Material supplied:
======
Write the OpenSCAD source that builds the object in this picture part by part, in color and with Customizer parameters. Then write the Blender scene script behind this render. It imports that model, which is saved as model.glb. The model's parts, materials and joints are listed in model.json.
======
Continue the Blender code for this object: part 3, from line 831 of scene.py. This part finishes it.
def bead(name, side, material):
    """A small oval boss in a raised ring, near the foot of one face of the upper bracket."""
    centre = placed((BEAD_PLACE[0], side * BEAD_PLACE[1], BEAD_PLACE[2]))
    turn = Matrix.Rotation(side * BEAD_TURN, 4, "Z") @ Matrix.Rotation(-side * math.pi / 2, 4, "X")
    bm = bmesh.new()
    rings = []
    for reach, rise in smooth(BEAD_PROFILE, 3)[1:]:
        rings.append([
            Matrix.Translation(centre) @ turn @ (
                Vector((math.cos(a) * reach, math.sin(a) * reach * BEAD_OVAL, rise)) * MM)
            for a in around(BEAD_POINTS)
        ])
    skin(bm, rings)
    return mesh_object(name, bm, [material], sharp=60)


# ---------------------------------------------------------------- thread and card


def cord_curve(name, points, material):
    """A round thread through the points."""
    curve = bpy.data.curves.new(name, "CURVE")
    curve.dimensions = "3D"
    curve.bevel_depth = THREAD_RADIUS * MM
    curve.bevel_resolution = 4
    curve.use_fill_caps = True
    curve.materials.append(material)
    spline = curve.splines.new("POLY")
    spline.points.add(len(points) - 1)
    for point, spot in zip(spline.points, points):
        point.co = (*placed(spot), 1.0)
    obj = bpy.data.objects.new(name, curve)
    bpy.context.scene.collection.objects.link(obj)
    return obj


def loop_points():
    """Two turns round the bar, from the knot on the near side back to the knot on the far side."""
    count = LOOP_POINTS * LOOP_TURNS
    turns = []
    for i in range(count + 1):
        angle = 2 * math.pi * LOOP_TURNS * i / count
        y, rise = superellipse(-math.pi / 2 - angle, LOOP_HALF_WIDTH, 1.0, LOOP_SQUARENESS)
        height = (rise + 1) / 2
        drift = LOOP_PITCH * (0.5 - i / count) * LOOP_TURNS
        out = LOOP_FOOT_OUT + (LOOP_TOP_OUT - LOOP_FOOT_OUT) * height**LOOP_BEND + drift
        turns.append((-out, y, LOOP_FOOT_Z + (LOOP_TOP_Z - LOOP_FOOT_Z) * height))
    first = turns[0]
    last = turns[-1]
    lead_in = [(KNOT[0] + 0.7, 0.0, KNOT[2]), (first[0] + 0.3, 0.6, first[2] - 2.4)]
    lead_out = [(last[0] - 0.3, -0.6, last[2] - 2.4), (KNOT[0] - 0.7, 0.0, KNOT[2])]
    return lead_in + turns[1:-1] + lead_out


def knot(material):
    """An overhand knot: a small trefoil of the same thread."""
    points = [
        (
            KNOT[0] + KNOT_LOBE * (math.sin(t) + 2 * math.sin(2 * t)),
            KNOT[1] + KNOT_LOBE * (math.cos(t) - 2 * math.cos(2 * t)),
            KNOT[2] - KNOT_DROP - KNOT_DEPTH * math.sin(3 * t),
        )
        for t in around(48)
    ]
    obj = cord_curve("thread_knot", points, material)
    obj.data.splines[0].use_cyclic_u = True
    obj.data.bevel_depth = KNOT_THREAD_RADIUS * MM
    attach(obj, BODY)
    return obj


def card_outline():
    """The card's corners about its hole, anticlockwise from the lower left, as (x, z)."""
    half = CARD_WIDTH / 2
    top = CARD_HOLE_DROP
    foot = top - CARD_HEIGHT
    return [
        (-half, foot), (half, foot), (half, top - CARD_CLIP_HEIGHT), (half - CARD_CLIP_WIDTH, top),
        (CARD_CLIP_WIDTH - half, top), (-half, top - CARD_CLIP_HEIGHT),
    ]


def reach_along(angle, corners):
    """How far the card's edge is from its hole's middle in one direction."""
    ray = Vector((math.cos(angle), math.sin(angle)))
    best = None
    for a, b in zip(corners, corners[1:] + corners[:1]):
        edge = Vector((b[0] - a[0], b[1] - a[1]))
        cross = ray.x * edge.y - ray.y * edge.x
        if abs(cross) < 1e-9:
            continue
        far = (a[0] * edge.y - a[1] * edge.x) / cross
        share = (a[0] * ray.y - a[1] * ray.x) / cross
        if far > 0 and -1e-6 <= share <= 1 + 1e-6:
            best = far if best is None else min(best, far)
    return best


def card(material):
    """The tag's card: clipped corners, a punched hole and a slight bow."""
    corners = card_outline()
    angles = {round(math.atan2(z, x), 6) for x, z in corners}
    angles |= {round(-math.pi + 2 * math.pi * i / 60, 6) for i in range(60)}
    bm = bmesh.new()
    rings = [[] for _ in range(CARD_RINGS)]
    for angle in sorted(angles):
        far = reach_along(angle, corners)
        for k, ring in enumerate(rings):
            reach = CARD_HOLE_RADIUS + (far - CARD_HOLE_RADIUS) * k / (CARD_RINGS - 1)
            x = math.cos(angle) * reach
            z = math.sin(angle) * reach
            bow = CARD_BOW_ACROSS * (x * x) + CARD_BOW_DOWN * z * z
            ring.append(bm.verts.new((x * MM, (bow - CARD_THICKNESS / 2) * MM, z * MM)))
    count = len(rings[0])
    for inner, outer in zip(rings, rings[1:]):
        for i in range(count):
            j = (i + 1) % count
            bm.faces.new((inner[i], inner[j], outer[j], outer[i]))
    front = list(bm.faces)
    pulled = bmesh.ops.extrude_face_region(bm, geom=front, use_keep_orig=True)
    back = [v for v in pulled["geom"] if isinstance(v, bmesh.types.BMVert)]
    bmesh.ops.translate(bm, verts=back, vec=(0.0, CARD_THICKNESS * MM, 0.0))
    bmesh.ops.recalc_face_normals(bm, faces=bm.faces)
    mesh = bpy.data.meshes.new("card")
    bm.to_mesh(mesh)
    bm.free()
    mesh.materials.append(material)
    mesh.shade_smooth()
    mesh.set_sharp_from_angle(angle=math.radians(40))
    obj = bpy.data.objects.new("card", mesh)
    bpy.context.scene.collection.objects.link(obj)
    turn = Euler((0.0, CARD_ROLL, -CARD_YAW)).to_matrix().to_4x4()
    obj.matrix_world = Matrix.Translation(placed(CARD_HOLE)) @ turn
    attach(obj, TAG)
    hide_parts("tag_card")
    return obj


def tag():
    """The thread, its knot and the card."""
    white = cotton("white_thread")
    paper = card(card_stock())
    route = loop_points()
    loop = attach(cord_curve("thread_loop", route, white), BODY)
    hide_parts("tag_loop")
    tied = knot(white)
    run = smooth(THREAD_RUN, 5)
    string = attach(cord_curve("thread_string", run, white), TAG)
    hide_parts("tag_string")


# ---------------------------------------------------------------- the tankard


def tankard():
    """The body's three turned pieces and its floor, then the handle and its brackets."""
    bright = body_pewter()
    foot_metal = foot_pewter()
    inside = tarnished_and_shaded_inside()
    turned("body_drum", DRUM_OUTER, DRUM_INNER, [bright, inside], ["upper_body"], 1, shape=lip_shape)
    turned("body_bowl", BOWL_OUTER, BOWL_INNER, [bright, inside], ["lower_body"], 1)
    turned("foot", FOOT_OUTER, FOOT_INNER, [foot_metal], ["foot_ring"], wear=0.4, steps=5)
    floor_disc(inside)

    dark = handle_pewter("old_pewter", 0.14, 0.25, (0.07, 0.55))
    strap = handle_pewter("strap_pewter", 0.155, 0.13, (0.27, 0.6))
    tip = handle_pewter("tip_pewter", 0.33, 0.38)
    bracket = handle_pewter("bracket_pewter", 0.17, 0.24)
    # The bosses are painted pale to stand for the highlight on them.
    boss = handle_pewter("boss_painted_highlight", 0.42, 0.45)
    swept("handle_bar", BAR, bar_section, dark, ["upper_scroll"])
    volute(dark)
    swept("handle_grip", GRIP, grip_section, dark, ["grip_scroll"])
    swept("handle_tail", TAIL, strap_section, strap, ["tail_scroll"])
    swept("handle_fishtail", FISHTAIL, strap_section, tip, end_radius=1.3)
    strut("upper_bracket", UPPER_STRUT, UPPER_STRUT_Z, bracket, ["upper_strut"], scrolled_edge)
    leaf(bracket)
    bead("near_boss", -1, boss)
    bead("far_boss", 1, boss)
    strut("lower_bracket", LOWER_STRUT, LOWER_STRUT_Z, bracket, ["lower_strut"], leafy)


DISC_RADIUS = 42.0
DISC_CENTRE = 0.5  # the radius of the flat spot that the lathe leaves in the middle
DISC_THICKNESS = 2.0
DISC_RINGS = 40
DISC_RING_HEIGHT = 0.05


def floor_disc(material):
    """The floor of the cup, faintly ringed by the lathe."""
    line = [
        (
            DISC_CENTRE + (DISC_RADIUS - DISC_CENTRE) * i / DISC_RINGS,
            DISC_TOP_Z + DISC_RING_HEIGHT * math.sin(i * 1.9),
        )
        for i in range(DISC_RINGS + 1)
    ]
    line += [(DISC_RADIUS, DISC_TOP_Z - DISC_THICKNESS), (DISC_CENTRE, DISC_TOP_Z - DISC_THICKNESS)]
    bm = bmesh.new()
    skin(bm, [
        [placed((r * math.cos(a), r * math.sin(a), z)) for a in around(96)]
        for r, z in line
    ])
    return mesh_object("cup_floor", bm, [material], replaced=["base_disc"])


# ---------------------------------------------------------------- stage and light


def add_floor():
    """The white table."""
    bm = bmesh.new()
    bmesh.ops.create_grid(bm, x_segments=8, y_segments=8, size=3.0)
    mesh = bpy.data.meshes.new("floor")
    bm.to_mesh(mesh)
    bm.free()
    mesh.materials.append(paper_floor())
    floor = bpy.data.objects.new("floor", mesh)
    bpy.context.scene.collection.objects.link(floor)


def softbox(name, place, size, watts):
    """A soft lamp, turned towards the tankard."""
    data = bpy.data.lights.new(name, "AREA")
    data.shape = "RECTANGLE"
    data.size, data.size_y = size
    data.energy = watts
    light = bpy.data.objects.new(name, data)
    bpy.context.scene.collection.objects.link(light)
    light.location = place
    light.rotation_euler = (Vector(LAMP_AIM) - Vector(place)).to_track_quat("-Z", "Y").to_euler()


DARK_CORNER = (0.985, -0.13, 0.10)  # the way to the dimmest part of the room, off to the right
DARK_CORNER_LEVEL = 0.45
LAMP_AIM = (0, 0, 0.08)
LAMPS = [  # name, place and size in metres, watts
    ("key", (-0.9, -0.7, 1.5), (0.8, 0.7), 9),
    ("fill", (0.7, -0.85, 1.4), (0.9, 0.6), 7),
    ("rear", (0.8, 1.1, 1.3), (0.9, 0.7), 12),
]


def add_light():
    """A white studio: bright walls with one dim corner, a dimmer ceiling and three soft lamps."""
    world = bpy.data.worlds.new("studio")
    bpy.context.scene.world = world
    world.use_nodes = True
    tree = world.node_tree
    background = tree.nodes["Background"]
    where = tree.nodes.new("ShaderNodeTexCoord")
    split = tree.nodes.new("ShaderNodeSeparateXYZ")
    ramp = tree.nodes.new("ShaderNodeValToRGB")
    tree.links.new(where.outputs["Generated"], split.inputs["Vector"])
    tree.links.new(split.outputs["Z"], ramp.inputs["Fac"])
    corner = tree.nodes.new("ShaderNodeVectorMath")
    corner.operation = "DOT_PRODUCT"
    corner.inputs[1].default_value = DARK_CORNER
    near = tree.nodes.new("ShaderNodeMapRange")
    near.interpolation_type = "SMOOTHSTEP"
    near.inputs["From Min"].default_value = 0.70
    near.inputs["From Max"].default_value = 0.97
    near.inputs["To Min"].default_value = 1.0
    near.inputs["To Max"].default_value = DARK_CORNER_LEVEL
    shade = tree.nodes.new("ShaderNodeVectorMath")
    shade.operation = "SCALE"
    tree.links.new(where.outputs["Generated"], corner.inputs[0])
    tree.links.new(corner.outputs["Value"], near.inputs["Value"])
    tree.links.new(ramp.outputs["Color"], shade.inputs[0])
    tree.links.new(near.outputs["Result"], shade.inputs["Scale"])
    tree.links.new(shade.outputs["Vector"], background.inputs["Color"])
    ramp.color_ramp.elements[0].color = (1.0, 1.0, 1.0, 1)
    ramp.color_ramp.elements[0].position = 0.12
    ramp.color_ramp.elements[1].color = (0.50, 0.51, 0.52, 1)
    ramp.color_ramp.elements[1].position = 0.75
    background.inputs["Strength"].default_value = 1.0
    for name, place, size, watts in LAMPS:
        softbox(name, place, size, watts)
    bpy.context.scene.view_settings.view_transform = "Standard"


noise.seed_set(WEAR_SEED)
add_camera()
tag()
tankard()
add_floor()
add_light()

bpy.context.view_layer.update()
======
Written exercise:
Return exactly, and only, the lines from the one containing "run, white), TAG)" down to the one containing "floor_disc(inside)", with both of those lines included.

Task answer:
    string = attach(cord_curve("thread_string", run, white), TAG)
    hide_parts("tag_string")


# ---------------------------------------------------------------- the tankard


def tankard():
    """The body's three turned pieces and its floor, then the handle and its brackets."""
    bright = body_pewter()
    foot_metal = foot_pewter()
    inside = tarnished_and_shaded_inside()
    turned("body_drum", DRUM_OUTER, DRUM_INNER, [bright, inside], ["upper_body"], 1, shape=lip_shape)
    turned("body_bowl", BOWL_OUTER, BOWL_INNER, [bright, inside], ["lower_body"], 1)
    turned("foot", FOOT_OUTER, FOOT_INNER, [foot_metal], ["foot_ring"], wear=0.4, steps=5)
    floor_disc(inside)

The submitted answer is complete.